Pasó un colibrí

El jueves por la mañana el colibrí visitaría la rosa china por última vez.

Lo supo apenas apoyó los pies en los mosaicos entibiados por el aire de verano, y un frío le subió hasta clavarse en la espalda, a un palmo del corazón.

Tuvo entonces la certeza de que caería enferma. Cruzó los brazos sobre el pecho y, al separarlos, apoyó las manos y se dejó caer sobre la cama. Se deslizó bajo las sábanas y se tapó hasta la barbilla, tironeando con torpeza del acolchado.

Al rato la madre subiría a lavarse los dientes, y abriría la puerta para espiar si aún dormía. Los sábados nadie tenía la obligación de saltar de la cama al alba.
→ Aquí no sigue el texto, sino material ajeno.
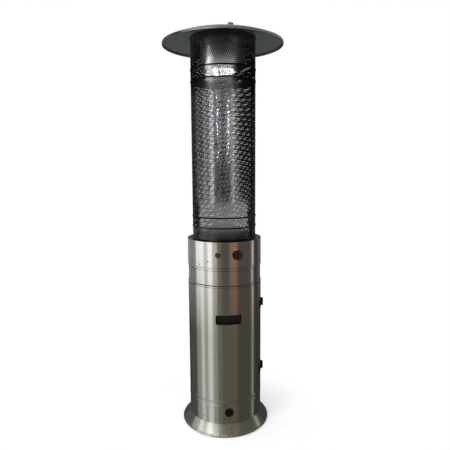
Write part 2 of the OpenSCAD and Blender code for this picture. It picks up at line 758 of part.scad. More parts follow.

Mariana estaba despierta, agarrotada debajo de las colchas, abrazándose a sí misma. Por encima del filo de la sábana asomaban dos ojos semicerrados, que apenas si reflejaban algo de la luz que entraba por las rendijas. Castañeteando, murmuró:

—M- mamá, traeme una frazada. Muero de frío.

La madre corrió hacia su habitación y tironeó de su cama el cubrecama que pondría encima de la hija. Recién entonces se sentó en el borde de la cama, y con las palmas, tocó su frente y las mejillas.

—Estás con fiebre.

—No mamá. Estoy helada. —balbuceó.

—Yo te siento caliente. Voy por el termómetro —dijo la mamá sin escucharla.

Su ojo libre la siguió hasta desaparecer de la vista. Le vinieron imágenes de una historia que había leído en la escuela. Una de sobrevivientes de un vuelo que había caído en el Ártico; otra, de una tripulación de aventureros atrapados entre los hielos invernales de la Antártida.

Recordó a una compañera que repetía que el calor del cuerpo se liberaba por la cabeza. Pensó en los varones de su clase, siempre encapuchados en invierno.

Pero el malestar le impedía pensar, y los escalofríos le restaban voluntad. Con esfuerzo asomó una mano y tironeó la capucha del buzo para cubrirse la cabeza. Fue en vano. Debió enrollarse más sobre sí misma.

Un aleteo habitó por un instante el silencio que había en la habitación, y un parpadeo de luz alcanzó la cama.

Los pasos de la madre sonaron apresurados. Sacudió el termómetro y lo acomodó debajo de la axila casi entumecida.

Un zumbido agudo la hizo mirar hacia la ventana. Sintió a su madre ensimismada.

—Tenés 40 grados. Tengo que bajarte la fiebre —sonó afligida.

—Mamá —murmuró Mariana agotada de temblar. Estoy helada. No tengo fiebre. Voy a morir —gimió con dificultad

—¿Qué decís Mariana? Esperá que busco algo para bajarte la fiebre y te vas a sentir mucho mejor.

—Ma — volvió a jadear Mariana— me hielo. No te vayas.

—Ya vuelvo. Voy a buscar algo, esperá. Voy por unos paños.

—Quedate… —expiró con dificultad.

Con menos nitidez que antes, el mismo ojo que no estaba apoyado contra la almohada siguió a la madre.

—Tip-tip-tip —sonó contra el vidrio de la ventana. Mariana alcanzó a escuchar los golpes del colibrí, que se detendría en el aire, y golpearía una vez más, antes de desaparecer.

“Pasó un colibrí”, pensó. Le sobrevino un alivio inesperado. El silencio creó un vacío inusual entre las flores chinas.